Many analysts believe that at this point, Florida (3.1% Jewish), Texas (.6%), and Ohio (1.3%) are most likely situated in the Republican column for this year’s election (parenthesis indicate percentage of Jewish voters), leaving several other states that are seen to be in play, among them, Pennsylvania, Georgia, Arizona, Wisconsin, Michigan, and North Carolina, collectively these states have 87 of the 270 electoral votes needed to win the White House. In several of these critical states (Pennsylvania and Arizona, and to a lesser degree, Georgia), the “Jewish vote” might be particularly significant in determining the outcomes:

Pennsylvania – 2.3%

Arizona – 1.5%

Georgia – 1.2%

Michigan – .09%

Wisconsin – .06%

North Carolina – .04%

Is the Supreme Court on the Ballot?

While the question is a non-starter, for Jews, the Court is a barometer of the cultural and social well-being of the nation. Issues such as abortion, immigration, and gun violence all register on the Jewish political scale. Jews often “vote” as if they were selecting judges for this Court.

Age as a Factor

Jews are among the oldest white constituencies in the nation, and as a result, health and age-related policy issues are of particular significance to these voters. Jews are invested as well in such issues as abortion, immigration, and education, so often, polls indicate a particularly high response of Jewish voters to these policy issues.

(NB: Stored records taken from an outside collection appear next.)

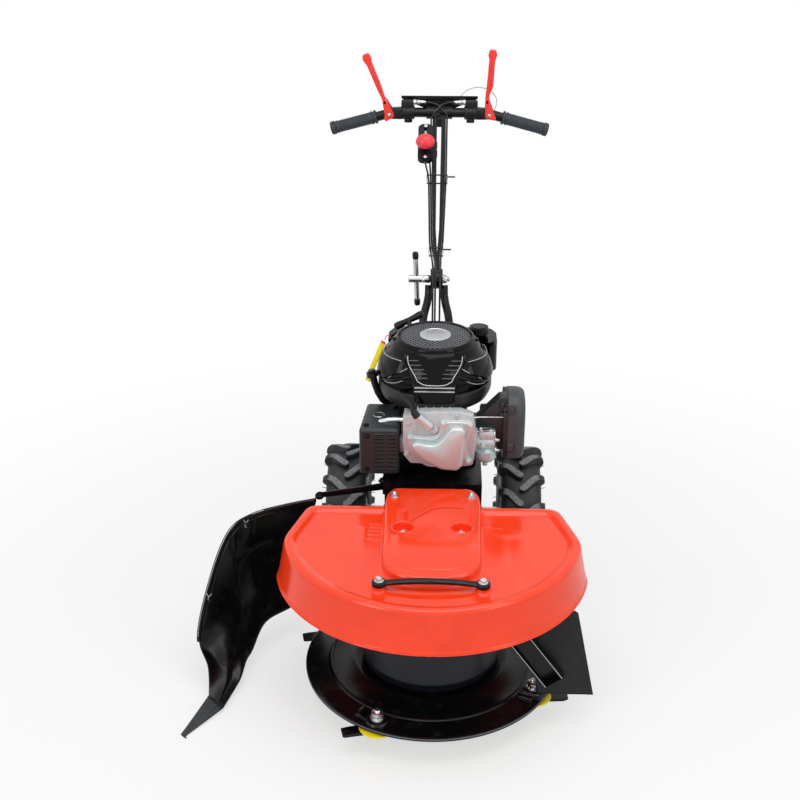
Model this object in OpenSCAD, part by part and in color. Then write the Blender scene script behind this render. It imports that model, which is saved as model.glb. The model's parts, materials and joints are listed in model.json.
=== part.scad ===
// Single-drum brush mower: walk-behind, vertical-shaft engine over two driven wheels,
// mowing drum with four swinging knives under a pressed deck.
// Frame: origin on the ground under the drum axis, +X to the right of someone who stands in
// front of the machine and looks at it, +Y to its rear, +Z up. Millimetres.

/* [Mowing drum] */
// Radius of the cutter disc
disc_r = 262.5; // [255:0.5:268]
// Height of the disc's flat centre above the ground
disc_z = 76; // [74:1:79]
// Drop of the disc from its flat centre to its rim
disc_drop = 14.5; // [11:0.5:16]
// Sheet thickness of the disc and the drum
disc_t = 3; // [2:0.5:4]
// Radius of the drum
drum_r = 141; // [134:1:146]
// Height of the drum's closed top
drum_top_z = 290; // [282:1:292]
// Distance of the knife bolts from the disc's rim
knife_inset = 29.5; // [27:0.5:33]
// Angle of the first knife bolt, from the front towards +X
knife_first = -26; // [-40:1:-10]
// Length of a knife from its bolt to its tip
knife_len = 72; // [60:1:80]
// Width of a knife
knife_w = 30; // [24:1:34]
// Thickness of a knife
knife_t = 4; // [3:0.5:5]
// Radius of the knives' pivot shoulder
shoulder_r = 8; // [7:0.5:9]
// Radius of the freewheeling skid dish
skid_r = 214; // [190:1:217]

/* [Deck] */
// Half width of the deck at its hem
hem_a = 320; // [314:1:330]
// Half length of the ellipse that the hem follows in front
hem_b = 305; // [300:1:315]
// Where that ellipse has its centre, behind the drum axis
hem_y = 40; // [34:1:46]
// Height of the hem above the ground
hem_z = 266; // [260:1:272]
// Height of the deck's rolled rim
rim_z = 356; // [353:1:360]
// How much narrower the rim is than the hem, on each side
flare = 19; // [12:1:24]
// Rear edge of the deck
deck_rear_y = 152; // [146:1:158]
// Half width of the straight rear edge
rear_half = 263; // [250:1:272]
// Height of the raised centre's top above the ground
plateau_z = 376.5; // [374:0.5:379]
// Half width of the raised centre
plateau_half = 96; // [94:1:100]
// Sheet thickness of the deck
deck_t = 2.5; // [2:0.5:3]

/* [Frame and wheels] */
// Half width of the belt case under the engine
case_half = 105; // [102:1:110]
// Half width of the case's nose under the deck
nose_half = 92; // [88:1:93]
// Height of the engine plate's top
plate_z = 374; // [372:0.5:376]
// Plate thickness of the frame
plate_t = 4; // [3:0.5:5]
// Outside radius of the tyres
wheel_r = 160; // [152:1:168]
// Radius of the rims over their lips
rim_r = 84; // [80:1:88]
// Lugs on each side of a tyre's tread
tyre_lugs = 14; // [12:1:16]
// Width of the tyres
tyre_w = 98; // [90:1:106]
// Distance from the centre plane to the middle of a tyre
half_track = 202; // [192:1:215]
// How far the axle lies behind the drum axis
axle_y = 456; // [452:1:462]
// Radius of the axle
axle_r = 12.5; // [11:0.5:14]

/* [Engine] */
// How far the crankshaft lies behind the drum axis
crank_y = 380; // [377:1:384]
// Radius of the crankshaft below the engine
crank_r = 12.7; // [11:0.1:14]
// Radius of the blower housing
shroud_r = 124; // [120:1:126]
// Height of the starter cover's top
ring_z = 648; // [644:1:652]
// Radius of the starter cover
ring_r = 84; // [80:1:88]
// Number of louvre rows in the muffler guard
louvre_rows = 10; // [6:1:11]
// Pitch of the muffler guard's louvres
louvre_pitch = 9.3; // [8:0.1:9.4]
// Number of cooling fins on the cylinder
fins = 8; // [5:1:9]

/* [Handlebar] */
// How far the handlebar pivot lies behind the drum axis
pivot_y = 660; // [655:1:668]
// Height of the handlebar pivot
pivot_z = 676; // [670:1:682]
// Slope of the column
column_slope = 30.2; // [28.6:0.1:31.8]
// Length of the column from its pivot to the crossbar
column_len = 566.5; // [558:0.5:575]
// Depth of the column's twin rails
rail_depth = 28; // [24:1:32]
// Outside half width across the twin rails
rails_half = 17.5; // [16.5:0.5:18.5]
// Gap between the twin rails
rails_gap = 11.5; // [9:0.5:13]
// Radius of the crossbar tube
bar_r = 12.5; // [11:0.5:13]
// Wall of the crossbar tube
bar_wall = 2; // [1.5:0.5:3]
// Half width of the crossbar's straight middle
bar_straight = 120; // [114:1:126]
// Downward slope of the crossbar's ends
bar_drop = 15; // [12:0.5:18]
// Radius of the grips
grip_r = 15.5; // [14.5:0.5:17]
// Length of a grip
grip_len = 115; // [105:1:125]
// Length of a clutch lever from its pin to its tip
lever_len = 158; // [148:1:168]
// Lean of the left and right clutch levers, outwards from upright
lever_lean = [22.6, 2]; // [0:0.1:25]
// Radius of the levers' pivot pins
pin_r = 4; // [3:0.5:5]

/* [Hidden] */
$fn = 64;
run_gap = 0.05;                                  // radial clearance of a shaft in its bore
free_gap = 0.3;                                  // clearance between pieces that pass each other

// Colours
paint_black = "#16171A";
plastic_black = "#1C1D20";
dark_grey = "#2A2C2F";
red_paint = "#E8352A";
cast_grey = "#A9ACAE";
bright = "#C8CBCE";
yellow = "#F2C400";
rubber_black = "#1A1A1B";
grip_grey = "#3D434B";

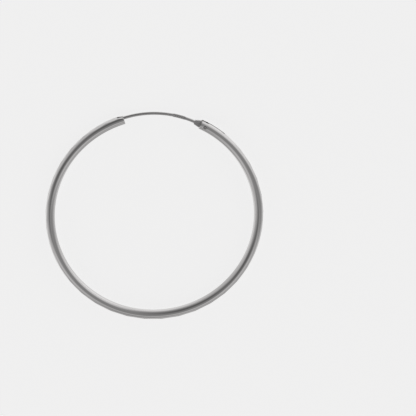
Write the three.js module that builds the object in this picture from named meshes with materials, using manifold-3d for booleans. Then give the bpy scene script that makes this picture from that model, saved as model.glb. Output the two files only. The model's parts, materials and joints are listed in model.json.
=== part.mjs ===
// Hinged hoop earring: a hollow silver tube bent to a circle and diamond cut round its outer side.
// A thin ear wire, hinged on a rivet in one end of the tube, closes the gap to the other end.
// Millimetres, +Z up. The hoop lies flat on the floor, with its axis along Z and its gap towards +Y.
// The origin is on the floor, under the middle of the hoop's footprint.

import * as THREE from 'three';
import { mergeVertices } from 'three/addons/utils/BufferGeometryUtils.js';
import Module from 'manifold-3d';

// Driving dimensions of the tube, whose section is a slight oval: its width runs outward and its
// height along the hoop's axis. Angles are in degrees round the hoop from +X.
const hoopOutside = 45;
const tubeWidth = 2;
const tubeHeight = 2.2;
const tubeWall = 0.3;
const hingeEndAngle = 64.2;
const openEndAngle = 107;

// Diamond cuts: a middle row of flats along the outer side of the tube, and a row on either side
// that is tilted away from it and interlocks with it
const facetsPerTurn = 39;
const middleFacetDepth = 0.14;
const sideFacetDepth = 0.09;
const sideFacetTilt = 22;
const smoothAtHinge = 4.2;

// Slanting cut across the outer side of the open end, deepest at the end, where the wire enters
const slantLength = 2.2;
const slantDepth = 0.5;

// Ear wire: a round wire bent a little tighter than the hoop. It leaves the fan on the tube's
// centreline and reaches the open end outside it, and both offsets count outward.
const wireDiameter = 0.6;
const wireTightening = 1.6;
const wireOffsetAtFan = -0.04;
const wireOffsetAtTip = 0.27;
const wireInsertion = 1;
const openingAngle = 70;

// Flattened hinge end of the ear wire, a fan outside the tube and a tongue inside it. The fan is
// widest at the tube and ends square at its neck, where the round wire begins.
const tabThickness = 0.8;
const fanWidth = 1.45;
const fanLength = 1.2;
const neckWidth = 0.85;

// Rivet through the tube and the tongue
const pinDiameter = 0.55;
const pinInset = 1;
const pinSetback = 0.03;

// Clearances
const tongueClearance = 0.06;
const pinClearance = 0.05;
const slotClearance = 0.07;
const shoulderGap = 0.08;
const notchClearance = 0.1;
const notchEndClearance = 0.3;

// Faceting of the round forms, and how far a cutter reaches past the flat that it leaves
const tubeSides = 20;
const boreSides = 12;
const stepsPerFacet = 3;
const boreSteps = 78;
const cutterMargin = 1.3;
const wireSides = 12;
const wireSteps = 24;
const pinSides = 20;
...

The Hate Effect: How Antisemitism Is Driving 2024 Jewish Voters

In a recent survey, 93% of America’s Jews are seriously concerned about the increase in anti-Jewish hatred. How will this factor influence Jewish voters? We can surmise that the Jewish vote this year will consider this issue when making political choices.

Surprises Matter

Of course, there is no way to know what may happen between now and November 5th. The “unknowns” could fundamentally reshape this election. The emergence, for example, of a significant third-party candidate, court cases and their outcomes, and so much more can alter voting choices and patterns.